- **Your instructions**
Return verbatim the inclusive range of lines running from the line that contains "zip(*points))), Vector(map(max, zip(*points)))" to the line that contains "for node in". Omit every other line.

— START Provided material —

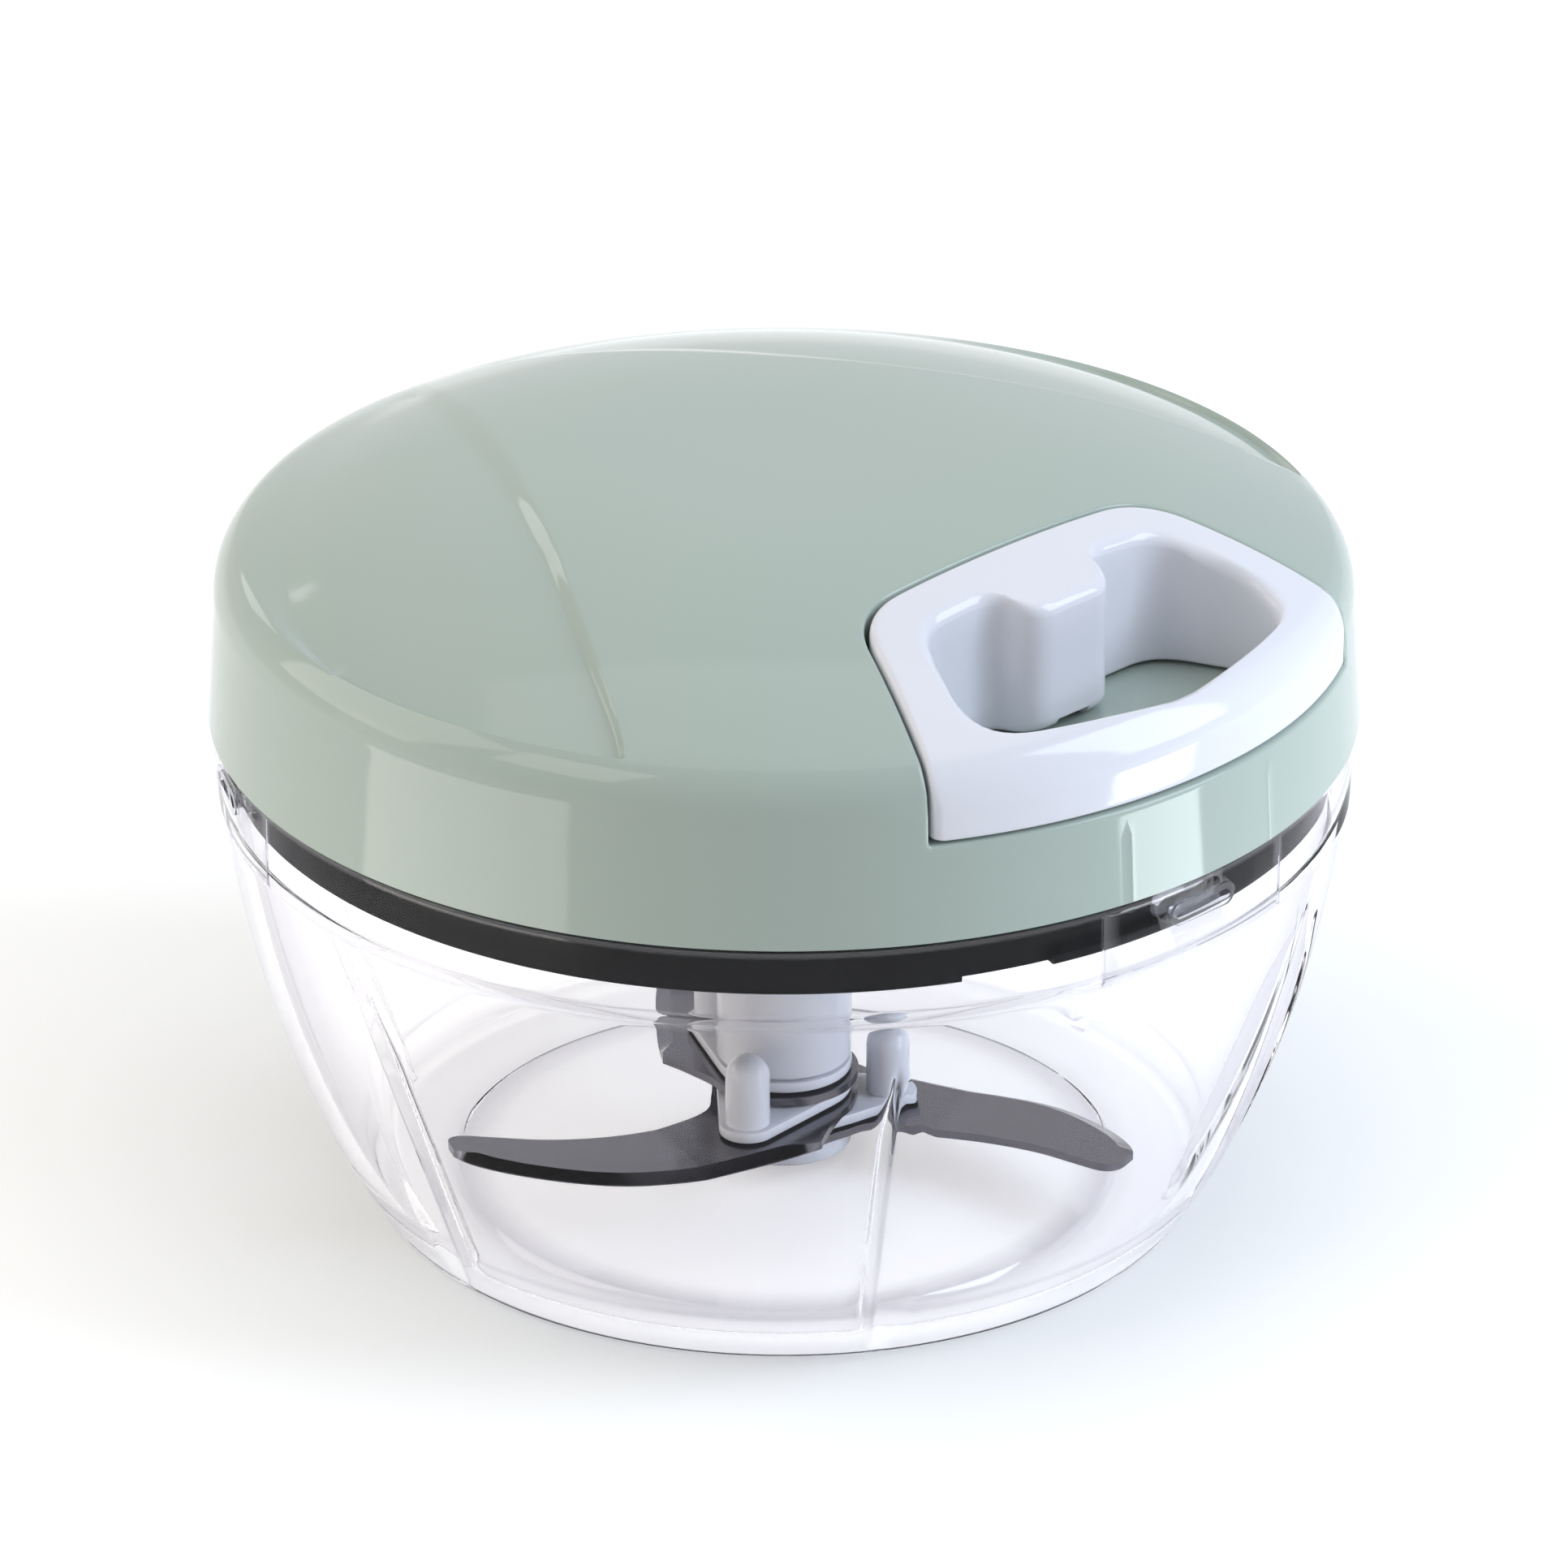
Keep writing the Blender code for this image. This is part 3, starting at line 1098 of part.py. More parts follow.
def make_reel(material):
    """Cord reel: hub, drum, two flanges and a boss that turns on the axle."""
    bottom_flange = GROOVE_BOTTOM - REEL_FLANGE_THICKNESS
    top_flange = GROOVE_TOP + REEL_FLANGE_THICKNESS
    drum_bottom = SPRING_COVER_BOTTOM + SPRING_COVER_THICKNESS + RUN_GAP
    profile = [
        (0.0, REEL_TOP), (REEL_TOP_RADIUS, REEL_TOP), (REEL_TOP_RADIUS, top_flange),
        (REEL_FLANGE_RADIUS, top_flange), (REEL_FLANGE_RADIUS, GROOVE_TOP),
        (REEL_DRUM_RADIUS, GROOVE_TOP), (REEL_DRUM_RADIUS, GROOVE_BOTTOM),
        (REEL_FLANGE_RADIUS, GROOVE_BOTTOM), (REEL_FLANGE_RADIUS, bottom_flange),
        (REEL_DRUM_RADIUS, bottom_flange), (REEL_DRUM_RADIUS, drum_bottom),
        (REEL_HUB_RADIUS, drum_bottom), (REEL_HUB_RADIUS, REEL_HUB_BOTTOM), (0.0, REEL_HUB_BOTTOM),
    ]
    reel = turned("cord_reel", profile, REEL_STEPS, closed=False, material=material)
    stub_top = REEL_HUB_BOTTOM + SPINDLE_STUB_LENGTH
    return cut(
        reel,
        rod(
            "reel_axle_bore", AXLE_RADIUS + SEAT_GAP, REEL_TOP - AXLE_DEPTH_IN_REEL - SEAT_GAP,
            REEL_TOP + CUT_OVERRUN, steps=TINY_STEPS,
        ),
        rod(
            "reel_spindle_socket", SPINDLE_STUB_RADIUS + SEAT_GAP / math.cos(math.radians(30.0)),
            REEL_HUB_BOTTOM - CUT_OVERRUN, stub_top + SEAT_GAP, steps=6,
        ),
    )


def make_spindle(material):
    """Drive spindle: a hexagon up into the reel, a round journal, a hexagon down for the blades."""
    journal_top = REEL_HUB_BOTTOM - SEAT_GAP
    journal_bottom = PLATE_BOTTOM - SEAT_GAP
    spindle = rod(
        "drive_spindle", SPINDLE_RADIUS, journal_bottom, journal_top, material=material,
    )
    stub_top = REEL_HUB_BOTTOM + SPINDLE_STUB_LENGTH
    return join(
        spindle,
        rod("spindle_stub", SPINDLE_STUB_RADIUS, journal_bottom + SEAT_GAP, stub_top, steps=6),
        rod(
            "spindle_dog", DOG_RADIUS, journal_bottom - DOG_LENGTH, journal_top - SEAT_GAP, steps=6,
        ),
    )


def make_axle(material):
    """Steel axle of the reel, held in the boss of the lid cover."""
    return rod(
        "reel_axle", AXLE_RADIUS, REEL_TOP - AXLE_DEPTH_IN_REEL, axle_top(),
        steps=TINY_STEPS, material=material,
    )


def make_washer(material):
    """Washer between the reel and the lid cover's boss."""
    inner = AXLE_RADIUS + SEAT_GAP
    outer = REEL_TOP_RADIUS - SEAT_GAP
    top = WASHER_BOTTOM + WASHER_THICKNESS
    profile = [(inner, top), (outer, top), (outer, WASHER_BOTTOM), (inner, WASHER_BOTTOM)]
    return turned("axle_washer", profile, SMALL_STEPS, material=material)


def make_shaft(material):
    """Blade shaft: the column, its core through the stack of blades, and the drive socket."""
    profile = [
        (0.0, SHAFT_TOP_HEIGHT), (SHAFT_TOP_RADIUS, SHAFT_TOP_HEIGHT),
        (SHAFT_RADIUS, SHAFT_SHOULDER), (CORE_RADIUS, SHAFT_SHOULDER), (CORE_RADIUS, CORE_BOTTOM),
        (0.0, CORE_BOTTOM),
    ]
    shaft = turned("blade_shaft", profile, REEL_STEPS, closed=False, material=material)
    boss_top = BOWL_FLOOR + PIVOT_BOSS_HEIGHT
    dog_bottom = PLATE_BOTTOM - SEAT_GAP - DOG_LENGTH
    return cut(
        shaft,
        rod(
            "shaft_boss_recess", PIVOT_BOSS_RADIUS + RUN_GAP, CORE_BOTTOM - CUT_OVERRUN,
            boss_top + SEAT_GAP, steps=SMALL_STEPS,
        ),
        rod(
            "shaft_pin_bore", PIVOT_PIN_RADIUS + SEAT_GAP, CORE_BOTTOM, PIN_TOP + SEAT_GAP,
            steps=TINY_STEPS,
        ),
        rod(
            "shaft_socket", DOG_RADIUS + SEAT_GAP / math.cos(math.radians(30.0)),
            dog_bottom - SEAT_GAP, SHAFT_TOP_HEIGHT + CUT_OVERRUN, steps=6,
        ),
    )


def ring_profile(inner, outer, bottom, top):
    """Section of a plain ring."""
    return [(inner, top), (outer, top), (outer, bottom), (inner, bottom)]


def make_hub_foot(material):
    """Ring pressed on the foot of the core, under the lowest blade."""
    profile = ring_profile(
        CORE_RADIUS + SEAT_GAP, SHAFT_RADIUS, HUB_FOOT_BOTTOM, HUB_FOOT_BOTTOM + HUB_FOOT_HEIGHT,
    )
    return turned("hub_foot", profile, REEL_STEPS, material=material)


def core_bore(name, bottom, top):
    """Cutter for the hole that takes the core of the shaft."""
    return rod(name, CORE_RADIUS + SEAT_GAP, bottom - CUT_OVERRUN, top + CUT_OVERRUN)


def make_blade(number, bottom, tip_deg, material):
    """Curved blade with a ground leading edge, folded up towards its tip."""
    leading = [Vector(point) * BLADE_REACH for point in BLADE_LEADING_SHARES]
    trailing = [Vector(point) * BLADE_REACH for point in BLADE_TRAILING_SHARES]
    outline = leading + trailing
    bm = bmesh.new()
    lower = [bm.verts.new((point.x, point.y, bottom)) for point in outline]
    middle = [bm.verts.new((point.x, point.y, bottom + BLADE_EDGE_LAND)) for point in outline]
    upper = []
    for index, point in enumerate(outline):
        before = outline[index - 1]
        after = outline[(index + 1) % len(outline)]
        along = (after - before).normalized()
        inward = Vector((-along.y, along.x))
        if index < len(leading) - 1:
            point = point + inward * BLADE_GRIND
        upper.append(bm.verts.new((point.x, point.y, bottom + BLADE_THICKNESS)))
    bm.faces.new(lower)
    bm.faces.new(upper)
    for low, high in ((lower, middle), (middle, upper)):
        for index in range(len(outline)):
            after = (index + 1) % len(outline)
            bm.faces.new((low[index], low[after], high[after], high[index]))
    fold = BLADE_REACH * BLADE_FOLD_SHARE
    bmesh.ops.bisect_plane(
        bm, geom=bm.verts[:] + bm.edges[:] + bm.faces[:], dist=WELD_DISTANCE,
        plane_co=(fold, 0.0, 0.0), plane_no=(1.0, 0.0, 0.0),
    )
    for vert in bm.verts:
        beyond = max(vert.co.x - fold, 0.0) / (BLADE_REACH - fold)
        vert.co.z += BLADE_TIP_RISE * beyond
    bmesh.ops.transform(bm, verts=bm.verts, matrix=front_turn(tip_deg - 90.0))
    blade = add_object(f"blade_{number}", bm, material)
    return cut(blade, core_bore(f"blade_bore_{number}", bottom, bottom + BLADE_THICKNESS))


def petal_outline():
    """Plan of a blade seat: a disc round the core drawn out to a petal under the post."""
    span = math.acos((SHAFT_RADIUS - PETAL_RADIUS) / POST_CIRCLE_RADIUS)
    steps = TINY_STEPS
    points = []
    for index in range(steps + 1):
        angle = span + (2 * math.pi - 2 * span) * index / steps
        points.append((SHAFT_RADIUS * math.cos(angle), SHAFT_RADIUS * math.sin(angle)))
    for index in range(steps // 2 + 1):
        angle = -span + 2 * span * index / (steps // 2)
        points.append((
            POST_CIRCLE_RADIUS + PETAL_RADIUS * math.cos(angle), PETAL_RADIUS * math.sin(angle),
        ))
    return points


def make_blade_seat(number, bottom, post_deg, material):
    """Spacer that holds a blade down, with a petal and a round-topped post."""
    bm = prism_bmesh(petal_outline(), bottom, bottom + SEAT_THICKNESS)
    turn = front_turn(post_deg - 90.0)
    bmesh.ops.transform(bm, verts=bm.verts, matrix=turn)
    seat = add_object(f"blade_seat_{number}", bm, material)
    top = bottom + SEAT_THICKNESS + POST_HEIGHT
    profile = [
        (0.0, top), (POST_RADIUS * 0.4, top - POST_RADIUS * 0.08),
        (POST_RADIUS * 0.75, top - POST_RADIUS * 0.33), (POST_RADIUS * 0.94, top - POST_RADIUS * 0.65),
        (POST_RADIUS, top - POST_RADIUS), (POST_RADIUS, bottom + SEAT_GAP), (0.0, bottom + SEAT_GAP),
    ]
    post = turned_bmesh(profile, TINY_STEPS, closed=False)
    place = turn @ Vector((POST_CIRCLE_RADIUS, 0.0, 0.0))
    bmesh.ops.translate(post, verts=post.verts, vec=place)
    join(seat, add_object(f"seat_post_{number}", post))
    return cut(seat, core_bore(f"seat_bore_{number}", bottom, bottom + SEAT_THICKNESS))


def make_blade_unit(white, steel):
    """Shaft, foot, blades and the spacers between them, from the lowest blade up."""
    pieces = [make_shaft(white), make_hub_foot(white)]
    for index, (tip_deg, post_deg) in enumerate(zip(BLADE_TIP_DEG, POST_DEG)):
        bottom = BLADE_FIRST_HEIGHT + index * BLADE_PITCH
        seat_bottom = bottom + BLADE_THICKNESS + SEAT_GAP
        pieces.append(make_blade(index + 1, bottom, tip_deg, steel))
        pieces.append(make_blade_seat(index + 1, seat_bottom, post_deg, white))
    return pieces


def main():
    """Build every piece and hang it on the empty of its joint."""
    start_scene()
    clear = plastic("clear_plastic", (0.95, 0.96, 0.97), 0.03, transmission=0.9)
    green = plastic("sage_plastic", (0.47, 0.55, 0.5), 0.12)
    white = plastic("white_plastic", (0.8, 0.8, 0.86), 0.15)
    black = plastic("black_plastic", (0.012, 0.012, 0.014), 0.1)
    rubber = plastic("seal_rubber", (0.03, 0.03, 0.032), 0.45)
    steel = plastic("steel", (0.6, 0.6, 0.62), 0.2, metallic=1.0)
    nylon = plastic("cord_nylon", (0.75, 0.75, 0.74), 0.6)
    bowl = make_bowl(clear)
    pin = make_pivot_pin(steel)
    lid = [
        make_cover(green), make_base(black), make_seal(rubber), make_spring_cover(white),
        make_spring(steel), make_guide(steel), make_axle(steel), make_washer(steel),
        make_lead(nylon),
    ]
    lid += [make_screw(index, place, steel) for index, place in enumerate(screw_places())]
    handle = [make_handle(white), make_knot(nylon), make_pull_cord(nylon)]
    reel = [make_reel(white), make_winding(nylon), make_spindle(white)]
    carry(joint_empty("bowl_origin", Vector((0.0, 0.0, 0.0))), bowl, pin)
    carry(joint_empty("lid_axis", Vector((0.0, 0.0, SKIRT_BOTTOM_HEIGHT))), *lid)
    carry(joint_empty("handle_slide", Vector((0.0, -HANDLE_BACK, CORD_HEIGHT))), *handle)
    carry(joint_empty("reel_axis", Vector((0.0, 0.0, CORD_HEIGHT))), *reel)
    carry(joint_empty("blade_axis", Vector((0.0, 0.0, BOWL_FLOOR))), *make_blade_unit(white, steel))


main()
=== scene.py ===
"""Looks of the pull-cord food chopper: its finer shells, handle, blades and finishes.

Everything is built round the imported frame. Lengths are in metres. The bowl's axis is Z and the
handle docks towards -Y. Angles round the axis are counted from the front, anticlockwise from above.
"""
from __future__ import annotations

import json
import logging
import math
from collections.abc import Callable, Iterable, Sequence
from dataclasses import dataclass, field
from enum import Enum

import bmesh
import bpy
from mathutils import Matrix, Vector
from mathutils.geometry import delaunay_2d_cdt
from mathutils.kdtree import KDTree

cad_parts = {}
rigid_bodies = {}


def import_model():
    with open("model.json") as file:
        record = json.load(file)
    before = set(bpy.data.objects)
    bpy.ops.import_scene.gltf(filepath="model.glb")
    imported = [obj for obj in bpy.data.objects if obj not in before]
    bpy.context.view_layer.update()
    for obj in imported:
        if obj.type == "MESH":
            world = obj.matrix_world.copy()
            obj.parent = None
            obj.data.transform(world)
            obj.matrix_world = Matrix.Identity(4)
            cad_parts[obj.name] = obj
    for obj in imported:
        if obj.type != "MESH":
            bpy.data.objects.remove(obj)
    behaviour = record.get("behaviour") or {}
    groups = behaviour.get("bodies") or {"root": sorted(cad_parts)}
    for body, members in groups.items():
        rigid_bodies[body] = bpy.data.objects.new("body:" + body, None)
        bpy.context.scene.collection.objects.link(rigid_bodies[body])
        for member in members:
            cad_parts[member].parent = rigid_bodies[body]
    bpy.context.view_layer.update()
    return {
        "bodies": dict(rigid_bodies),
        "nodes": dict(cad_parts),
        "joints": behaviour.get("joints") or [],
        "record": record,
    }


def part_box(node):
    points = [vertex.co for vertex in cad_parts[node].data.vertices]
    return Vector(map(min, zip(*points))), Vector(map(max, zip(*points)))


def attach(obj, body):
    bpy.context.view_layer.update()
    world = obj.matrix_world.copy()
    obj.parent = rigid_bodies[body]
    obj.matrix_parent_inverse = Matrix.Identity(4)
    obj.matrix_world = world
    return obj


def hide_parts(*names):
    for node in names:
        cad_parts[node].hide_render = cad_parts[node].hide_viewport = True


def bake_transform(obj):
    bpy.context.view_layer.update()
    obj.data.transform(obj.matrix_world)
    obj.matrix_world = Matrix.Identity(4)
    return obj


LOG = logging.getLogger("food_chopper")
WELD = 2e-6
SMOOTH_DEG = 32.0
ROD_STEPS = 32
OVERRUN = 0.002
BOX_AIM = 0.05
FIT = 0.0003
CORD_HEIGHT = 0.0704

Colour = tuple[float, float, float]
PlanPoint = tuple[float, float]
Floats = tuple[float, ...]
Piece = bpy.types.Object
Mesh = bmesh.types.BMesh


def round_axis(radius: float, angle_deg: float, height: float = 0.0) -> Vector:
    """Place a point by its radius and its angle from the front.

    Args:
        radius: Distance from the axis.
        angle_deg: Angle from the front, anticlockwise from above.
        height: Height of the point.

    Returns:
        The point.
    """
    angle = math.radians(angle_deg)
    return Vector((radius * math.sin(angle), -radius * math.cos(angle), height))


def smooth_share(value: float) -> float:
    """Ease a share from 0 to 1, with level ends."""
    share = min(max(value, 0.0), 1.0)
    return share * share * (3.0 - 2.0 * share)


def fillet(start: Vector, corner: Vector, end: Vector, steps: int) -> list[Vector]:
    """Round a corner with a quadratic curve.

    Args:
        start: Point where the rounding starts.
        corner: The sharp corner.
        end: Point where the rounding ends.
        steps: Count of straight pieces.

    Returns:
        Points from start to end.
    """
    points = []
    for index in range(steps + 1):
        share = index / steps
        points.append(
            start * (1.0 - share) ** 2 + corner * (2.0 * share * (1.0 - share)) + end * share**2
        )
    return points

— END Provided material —

- **Task solution**
    return Vector(map(min, zip(*points))), Vector(map(max, zip(*points)))


def attach(obj, body):
    bpy.context.view_layer.update()
    world = obj.matrix_world.copy()
    obj.parent = rigid_bodies[body]
    obj.matrix_parent_inverse = Matrix.Identity(4)
    obj.matrix_world = world
    return obj


def hide_parts(*names):
    for node in names:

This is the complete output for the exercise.